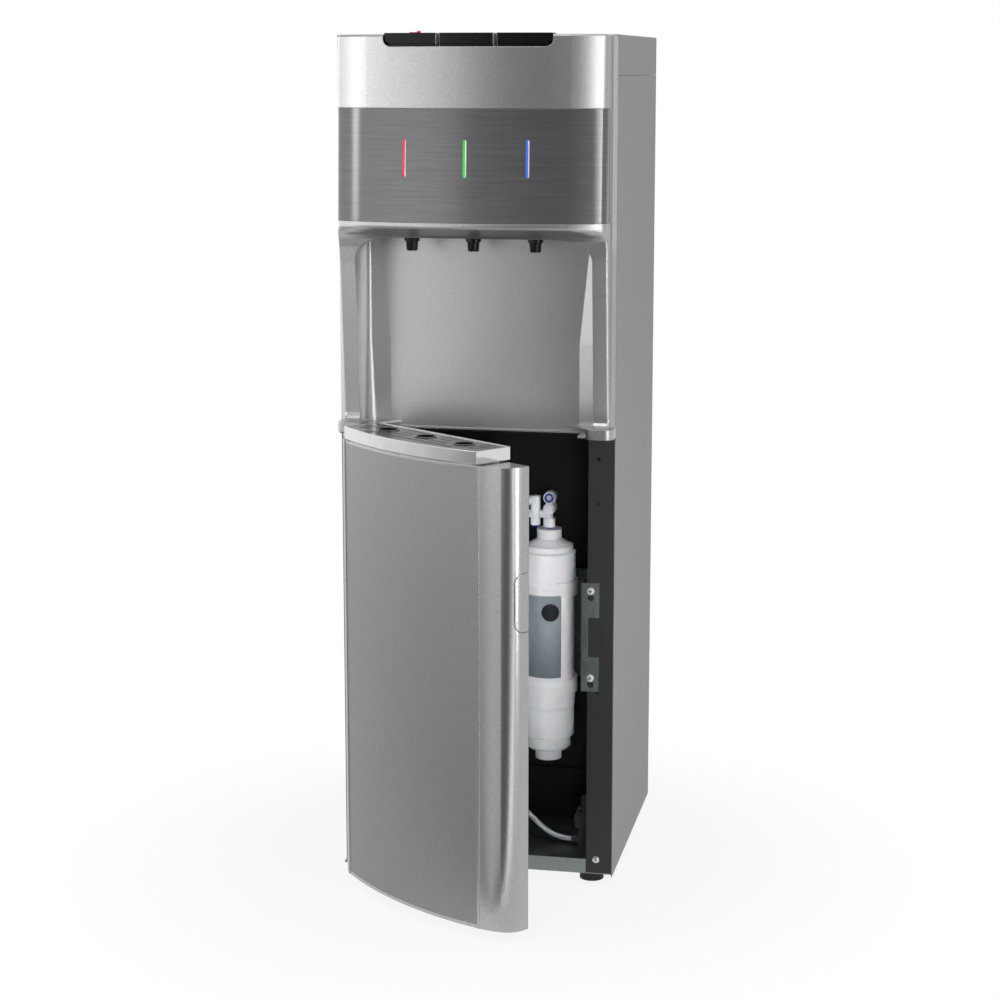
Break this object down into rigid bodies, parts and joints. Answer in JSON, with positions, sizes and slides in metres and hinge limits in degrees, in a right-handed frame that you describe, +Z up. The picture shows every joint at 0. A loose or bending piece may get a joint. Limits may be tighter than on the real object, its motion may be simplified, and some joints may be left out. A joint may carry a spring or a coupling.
{
  "type": "point-of-use water cooler",
  "caption": "Free-standing water cooler with taps over an open niche, and a hinged lower door that carries a drip tray and opens on the filter cartridges.",
  "frame": {"origin": "on the floor, under the middle of the object's box as it stands with its door ajar", "axes": "+X to the right as seen from the front, +Y to the rear, +Z up"},
  "size_m": [0.34, 0.5638, 1.0438],
  "materials": {
    "side_paint": "fine satin texture",
    "galvanised": "zinc spangle",
    "bright_steel": "bright zinc",
    "post_black": "satin",
    "inner_black": "matt",
    "silver_moulding": "metallic silver paint",
    "fascia_steel": "brushed along its length",
    "niche_grey": "fine metallic grain",
    "lens_red": "clear moulded",
    "lens_green": "clear moulded",
    "lens_blue": "clear moulded",
    "board_green": "laminate",
    "black_gloss": "polished",
    "black_plastic": "moulded",
    "lock_red": "polished",
    "white_plastic": "moulded",
    "tank_steel": "drawn",
    "foam_white": "foamed",
    "foam_dark": "foamed",
    "copper": "drawn tube",
    "compressor_black": "gloss paint",
    "rubber_black": "moulded",
    "condenser_black": "gloss paint",
    "switch_red": "moulded",
    "switch_green": "moulded",
    "filter_white": "moulded",
    "collet_blue": "moulded",
    "valve_dark": "moulded",
    "tube_white": "extruded",
    "door_silver": "metallic paint",
    "liner_grey": "moulded",
    "tray_chrome": "bright plated plastic"
  },
  "bodies": {
    "cabinet": {"base_pan": "galvanised", "carbon_filter": "filter_white", "cold_tank": "tank_steel", "compressor": "compressor_black", "compressor_mounts": "rubber_black", "condenser": "condenser_black", "control_board": "board_green", "dispense_valves": "white_plastic", "drain_outlets": "white_plastic", "evaporator_band": "copper", "fascia_panel": "fascia_steel", "feet": "rubber_black", "filter_bracket": "galvanised", "filter_clips": "filter_white", "filter_collets": "collet_blue", "filter_drier": "copper", "filter_elbows": "filter_white", "frame_fasteners": "bright_steel", "front_shell": "silver_moulding", "hinge_pins": "bright_steel", "hinge_plates": "galvanised", "hot_tank": "tank_steel", "hot_tank_jacket": "foam_dark", "key_housing": "black_gloss", "key_switches": "black_plastic", "leak_valve": "valve_dark", "light_cold": "lens_blue", "light_hot": "lens_red", "light_warm": "lens_green", "mains_inlet": "black_plastic", "mid_shelf": "inner_black", "niche_liner": "niche_grey", "partition": "inner_black", "post_left": "post_black", "post_right": "post_black", "rear_panel": "galvanised", "sediment_filter": "filter_white", "side_panel_left": "side_paint", "side_panel_right": "side_paint", "switch_frames": "black_plastic", "tank_insulation": "foam_white", "tank_shelf": "galvanised", "tap_nozzles": "black_gloss", "thermostats": "black_plastic", "top_cover": "side_paint", "valve_tube": "tube_white", "water_inlet": "white_plastic"},
    "door": {"door_shell": "silver_moulding", "door_panel": "door_silver", "door_liner": "liner_grey", "door_grip": "silver_moulding", "door_magnet": "rubber_black"},
    "tray": {"drip_tray": "tray_chrome"},
    "grille": {"drip_grille": "tray_chrome"},
    "hot_key_body": {"hot_key": "black_gloss"},
    "normal_key_body": {"normal_key": "black_gloss"},
    "cold_key_body": {"cold_key": "black_gloss"},
    "child_lock_body": {"child_lock": "lock_red"},
    "hot_switch_body": {"hot_switch": "switch_red"},
    "cold_switch_body": {"cold_switch": "switch_green"}
  },
  "joints": [
    {"name": "door_hinge", "type": "hinge", "parent": "cabinet", "child": "door", "pos_m": [-0.1585, -0.07859, 0.287], "axis": [0, 0, -1], "range_deg": [-37, 53]},
    {"name": "tray_lift", "type": "slide", "parent": "door", "child": "tray", "axis": [0, 0, 1], "range_m": [0, 0.06]},
    {"name": "grille_lift", "type": "slide", "parent": "tray", "child": "grille", "axis": [0, 0, 1], "range_m": [0, 0.03]},
    {"name": "hot_key_press", "type": "slide", "parent": "cabinet", "child": "hot_key_body", "axis": [0, 0, -1], "range_m": [0, 0.003], "stiffness_N_per_m": 500, "springref_m": -0.002},
    {"name": "normal_key_press", "type": "slide", "parent": "cabinet", "child": "normal_key_body", "axis": [0, 0, -1], "range_m": [0, 0.003], "stiffness_N_per_m": 500, "springref_m": -0.002},
    {"name": "cold_key_press", "type": "slide", "parent": "cabinet", "child": "cold_key_body", "axis": [0, 0, -1], "range_m": [0, 0.003], "stiffness_N_per_m": 500, "springref_m": -0.002},
    {"name": "child_lock_slide", "type": "slide", "parent": "hot_key_body", "child": "child_lock_body", "axis": [1, 0, 0], "range_m": [0, 0.004]},
    {"name": "hot_switch_rock", "type": "hinge", "parent": "cabinet", "child": "hot_switch_body", "pos_m": [0.0935, 0.26091, 0.96], "axis": [0, 0, -1], "range_deg": [0, 20]},
    {"name": "cold_switch_rock", "type": "hinge", "parent": "cabinet", "child": "cold_switch_body", "pos_m": [0.1295, 0.26091, 0.96], "axis": [0, 0, -1], "range_deg": [0, 20]}
  ]
}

--------

[Aim]: Please output the entire listing exactly as it stands.

[The completed task]:
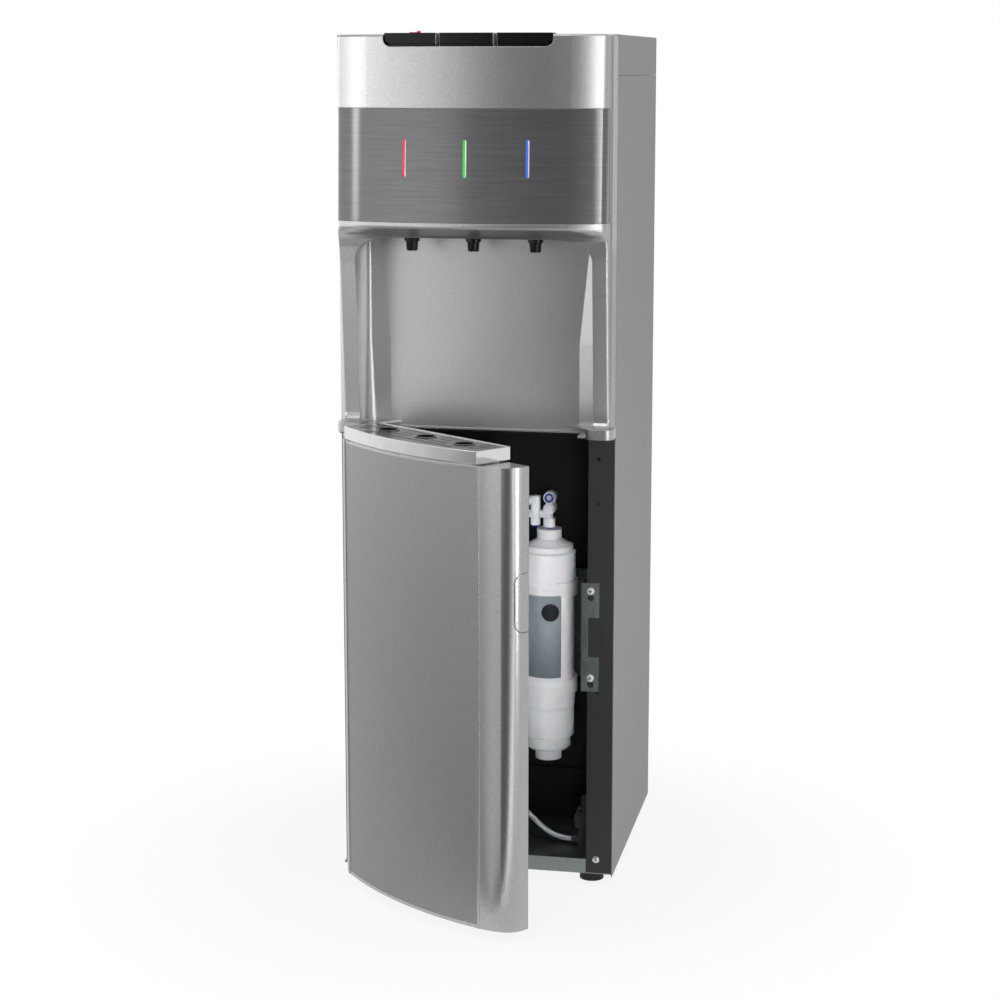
Break this object down into rigid bodies, parts and joints. Answer in JSON, with positions, sizes and slides in metres and hinge limits in degrees, in a right-handed frame that you describe, +Z up. The picture shows every joint at 0. A loose or bending piece may get a joint. Limits may be tighter than on the real object, its motion may be simplified, and some joints may be left out. A joint may carry a spring or a coupling.
{
  "type": "point-of-use water cooler",
  "caption": "Free-standing water cooler with taps over an open niche, and a hinged lower door that carries a drip tray and opens on the filter cartridges.",
  "frame": {"origin": "on the floor, under the middle of the object's box as it stands with its door ajar", "axes": "+X to the right as seen from the front, +Y to the rear, +Z up"},
  "size_m": [0.34, 0.5638, 1.0438],
  "materials": {
    "side_paint": "fine satin texture",
    "galvanised": "zinc spangle",
    "bright_steel": "bright zinc",
    "post_black": "satin",
    "inner_black": "matt",
    "silver_moulding": "metallic silver paint",
    "fascia_steel": "brushed along its length",
    "niche_grey": "fine metallic grain",
    "lens_red": "clear moulded",
    "lens_green": "clear moulded",
    "lens_blue": "clear moulded",
    "board_green": "laminate",
    "black_gloss": "polished",
    "black_plastic": "moulded",
    "lock_red": "polished",
    "white_plastic": "moulded",
    "tank_steel": "drawn",
    "foam_white": "foamed",
    "foam_dark": "foamed",
    "copper": "drawn tube",
    "compressor_black": "gloss paint",
    "rubber_black": "moulded",
    "condenser_black": "gloss paint",
    "switch_red": "moulded",
    "switch_green": "moulded",
    "filter_white": "moulded",
    "collet_blue": "moulded",
    "valve_dark": "moulded",
    "tube_white": "extruded",
    "door_silver": "metallic paint",
    "liner_grey": "moulded",
    "tray_chrome": "bright plated plastic"
  },
  "bodies": {
    "cabinet": {"base_pan": "galvanised", "carbon_filter": "filter_white", "cold_tank": "tank_steel", "compressor": "compressor_black", "compressor_mounts": "rubber_black", "condenser": "condenser_black", "control_board": "board_green", "dispense_valves": "white_plastic", "drain_outlets": "white_plastic", "evaporator_band": "copper", "fascia_panel": "fascia_steel", "feet": "rubber_black", "filter_bracket": "galvanised", "filter_clips": "filter_white", "filter_collets": "collet_blue", "filter_drier": "copper", "filter_elbows": "filter_white", "frame_fasteners": "bright_steel", "front_shell": "silver_moulding", "hinge_pins": "bright_steel", "hinge_plates": "galvanised", "hot_tank": "tank_steel", "hot_tank_jacket": "foam_dark", "key_housing": "black_gloss", "key_switches": "black_plastic", "leak_valve": "valve_dark", "light_cold": "lens_blue", "light_hot": "lens_red", "light_warm": "lens_green", "mains_inlet": "black_plastic", "mid_shelf": "inner_black", "niche_liner": "niche_grey", "partition": "inner_black", "post_left": "post_black", "post_right": "post_black", "rear_panel": "galvanised", "sediment_filter": "filter_white", "side_panel_left": "side_paint", "side_panel_right": "side_paint", "switch_frames": "black_plastic", "tank_insulation": "foam_white", "tank_shelf": "galvanised", "tap_nozzles": "black_gloss", "thermostats": "black_plastic", "top_cover": "side_paint", "valve_tube": "tube_white", "water_inlet": "white_plastic"},
    "door": {"door_shell": "silver_moulding", "door_panel": "door_silver", "door_liner": "liner_grey", "door_grip": "silver_moulding", "door_magnet": "rubber_black"},
    "tray": {"drip_tray": "tray_chrome"},
    "grille": {"drip_grille": "tray_chrome"},
    "hot_key_body": {"hot_key": "black_gloss"},
    "normal_key_body": {"normal_key": "black_gloss"},
    "cold_key_body": {"cold_key": "black_gloss"},
    "child_lock_body": {"child_lock": "lock_red"},
    "hot_switch_body": {"hot_switch": "switch_red"},
    "cold_switch_body": {"cold_switch": "switch_green"}
  },
  "joints": [
    {"name": "door_hinge", "type": "hinge", "parent": "cabinet", "child": "door", "pos_m": [-0.1585, -0.07859, 0.287], "axis": [0, 0, -1], "range_deg": [-37, 53]},
    {"name": "tray_lift", "type": "slide", "parent": "door", "child": "tray", "axis": [0, 0, 1], "range_m": [0, 0.06]},
    {"name": "grille_lift", "type": "slide", "parent": "tray", "child": "grille", "axis": [0, 0, 1], "range_m": [0, 0.03]},
    {"name": "hot_key_press", "type": "slide", "parent": "cabinet", "child": "hot_key_body", "axis": [0, 0, -1], "range_m": [0, 0.003], "stiffness_N_per_m": 500, "springref_m": -0.002},
    {"name": "normal_key_press", "type": "slide", "parent": "cabinet", "child": "normal_key_body", "axis": [0, 0, -1], "range_m": [0, 0.003], "stiffness_N_per_m": 500, "springref_m": -0.002},
    {"name": "cold_key_press", "type": "slide", "parent": "cabinet", "child": "cold_key_body", "axis": [0, 0, -1], "range_m": [0, 0.003], "stiffness_N_per_m": 500, "springref_m": -0.002},
    {"name": "child_lock_slide", "type": "slide", "parent": "hot_key_body", "child": "child_lock_body", "axis": [1, 0, 0], "range_m": [0, 0.004]},
    {"name": "hot_switch_rock", "type": "hinge", "parent": "cabinet", "child": "hot_switch_body", "pos_m": [0.0935, 0.26091, 0.96], "axis": [0, 0, -1], "range_deg": [0, 20]},
    {"name": "cold_switch_rock", "type": "hinge", "parent": "cabinet", "child": "cold_switch_body", "pos_m": [0.1295, 0.26091, 0.96], "axis": [0, 0, -1], "range_deg": [0, 20]}
  ]
}